As persons, we are a hodge-podge of soul, science and circumstance, and as students at the University of Dallas, we are always looking to see how our particular mixture of personhood will lead us to what God has in store for us. For 2022 UD alumni Gwendolyn Loop, her experience at UD led her to a passion for law and an exclusive Fellowship at the University of Notre Dame Law School.
During Loop’s freshman year at UD, a seed was planted. A speaker came and gave a lecture on Casa Juan Diego, an organization that works to provide a safe resting place for migrants crossing the U.S.-Mexico border. Volunteers live in community with the guests as roommates and offer them rest and aid while they prepare for their next steps. At the end of this lecture, Loop asked the speaker a question.
She said, “[The speaker] looked at me and smiled and was like, Oh, you’re a little Catholic worker. And I was like, I guess I am a little Catholic worker!”
This moment stayed with her throughout her time at UD and guided her towards service as a Catholic worker and eventually law as a Catholic attorney. Loop said, “I just really kept that in my heart all throughout undergrad.”
Another seed was planted in Loop’s heart during her freshman year that would bear great fruit. Loop attended another lecture, this one given by Destiny Herndon-De La Rosa, the president of New Wave Feminists, an organization working to promote the dignity of both mother and child in all stages of life. Loop said, “I was just completely entranced, loved everything she was saying.”
Soon afterwards, Loop began working for NWF. During her senior year at UD, a director of NWF told Loop that the organization needed doctors, midwives and lawyers. Loop recalled, “I was sitting there as a UD student going into my senior year with degrees in English and politics. And I was like, ‘Well, I can’t be a doctor and I can’t be a midwife at this point. But law is actually something I could do to help these people who are really in crisis and to really live out Catholic social teaching.’”
This call to law capitalized on a conversation Loop had had with Dr. Crider of the English department during her Rome semester. There, she was talking with him about her double major in politics and English when he asked her why she wasn’t going to law school. She had no answer for him. Well, not then, at least.
After graduating from UD in 2021, Loop interned with the University of Wisconsin, then spent several months as a Catholic worker at Casa Juan Diego. She was grateful that the Spanish department prepared her for this. Living with so many people who were directly impacted by policy sparked a fire in Loop. She saw men, women and children suffering unimaginable trials with dignity and with a deep, enduring compassion. She wanted to help the law reflect this dignity.
“Law isn’t just, you know, a piece of paper, it’s something that can make or break it for people, it’s a life or death decision,” she said. “How can you not want the law to reflect the humanity of each person?”

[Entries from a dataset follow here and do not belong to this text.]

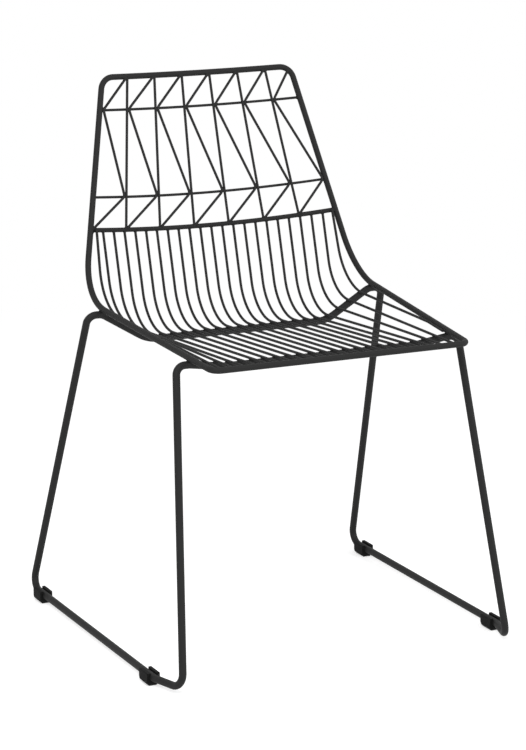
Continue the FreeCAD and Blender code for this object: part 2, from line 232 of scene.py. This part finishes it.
def axis_runs(mesh, radius):
    """Straight runs of a round rod's axis, as an array of pairs of points.

    A corner p with the normal n gives the axis point a = p - radius * n. From one corner to the
    next round the rod, p moves and a stays. On the faces that close the rod's ends, a moves at
    least as far as p, and these faces are left out.
    """
    mesh.calc_loop_triangles()
    loops = read_array(mesh.loop_triangles, "loops", 3, np.int32)
    vertices = read_array(mesh.loops, "vertex_index", 1, np.int32)[:, 0]
    on_skin = read_array(mesh.vertices, "co", 3)[vertices][loops]
    on_axis = on_skin - radius * read_array(mesh.corner_normals, "vector", 3)[loops]
    edges = np.stack([on_axis, np.roll(on_axis, -1, axis=1)], axis=2)
    steps = np.linalg.norm(edges[:, :, 1] - edges[:, :, 0], axis=2)
    skin_steps = np.linalg.norm(on_skin - np.roll(on_skin, -1, axis=1), axis=2)
    on_side = (steps / skin_steps).min(axis=1) < SIDE_RATIO
    kept = edges[on_side][steps[on_side] > SHORTEST_RUN]
    # Both directions of an edge, and the edges beside it, give the same run.
    forward = kept[:, :1, 1] < kept[:, 1:, 1]
    kept = np.where(forward[:, :, None], kept, kept[:, ::-1])
    _, first = np.unique(kept.round(MERGE_DIGITS).reshape(-1, 6), axis=0, return_index=True)
    return kept[first]


radii = {}
runs = {}
boxes = {}
for name, rod in nodes.items():
    kinds = [kind for kind in ROD_RADII if kind in name]
    if kinds:
        radii[name] = ROD_RADII[kinds[0]]
        runs[name] = axis_runs(rod.data, radii[name])
        boxes[name] = np.array(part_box(name))
print("axes of", len(runs), "rods, in", sum(map(len, runs.values())), "runs")

# %% [markdown]
# ## The closest points of two runs
# Two rods touch where their axes come as near to each other as their two radii. For straight
# runs the nearest points follow from two equations, and numpy solves them for each run of one
# rod against each run of the other at once.

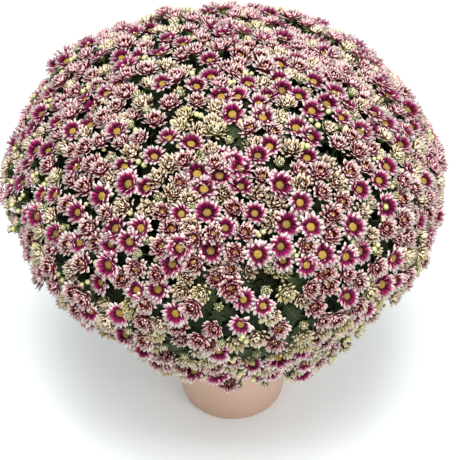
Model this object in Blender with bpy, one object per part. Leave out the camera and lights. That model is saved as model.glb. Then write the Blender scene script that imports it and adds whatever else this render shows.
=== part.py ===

Law school was the perfect fit for Loop, and a natural choice based on her personality and experiences. Loop said: “It was a combination of pro-life feminism issues and immigration issues. [They are] very much together, very much combined, in my heart and in reality at the border.”
At the Notre Dame Law School, students work to be a different kind of lawyer. Loop’s education at UD prepared her well to be one too. She said, “There isn’t a day that goes by in law school that I don’t find some tie in with what I was doing, either in my majors or as an underclassman with the Core curriculum.”
Loop enjoys her classes at ND for both their rigorous work and their constant application. She said, “You’re able to really delve into these serious intellectual issues… while still knowing that everything has a very concrete application for a lot of people and the way that society is being formed around us every day.”
The community at ND has been particularly appealing to Loop, as well. Not only has the deNicola center at ND connected Loop with some of her heroes, but she has found familiar hearts in the familiar and unfamiliar faces around her.
“I joke that the Catholic Venn diagram is a circle,” she said. Everywhere she goes, she finds members of the UD or ND community working together to develop a more Catholic society.
Loop would recommend experiences of service to anyone, particularly UD students. Through her time spent serving at Casa Juan Diego and working with NWF, Loop has found where God has called her to be. In high school and most of college, she never considered attending law school, but is grateful for the opportunity and for the path laid before her. “I really see God’s plan for me in my life,” she said. “It just ended up working out better than I ever could have dreamed.”